É triste ver não poucas pessoas vivendo experiências de tristeza, de estresse, de cansaço, de estado psíquico alterado, de amargura como resultado de um modo equivocado de entender e de viver a fé cristã. Há falsos doutores por aí que exploram pessoas doentes, quando não as fazem adoecer para manipulá-las e explorá-las em nome da religião. Isso é um pecado gravíssimo! Jesus não veio adoecer ninguém nem muito menos explorar as pessoas em seus momentos de dor. Ele veio curar, libertar, recuperar a dignidade, tornar a pessoa autônoma, viva, livre, independente.

É urgente recuperar a confiança em Jesus de Nazaré, pois é ele que nos liberta, conforta e descansa. O salmista já cantava: “Só em Deus a minha alma tem descanso.
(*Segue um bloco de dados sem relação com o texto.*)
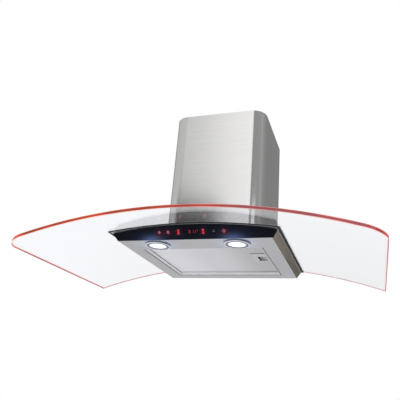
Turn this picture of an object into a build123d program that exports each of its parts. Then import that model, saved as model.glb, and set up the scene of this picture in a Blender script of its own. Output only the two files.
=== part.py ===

É dele que me vem a segurança”. Então não há outra realidade que produza o verdadeiro descanso ao coração humano senão o Deus revelado em Jesus.

Um cristão que vive a experiência de fé que produz descanso, não estressa os outros, não provoca confusão, não ofende, não explora, não mente, não domina. Sabe tolerar, compreender, perdoar, acolher. Parece que o caminho passa por aí.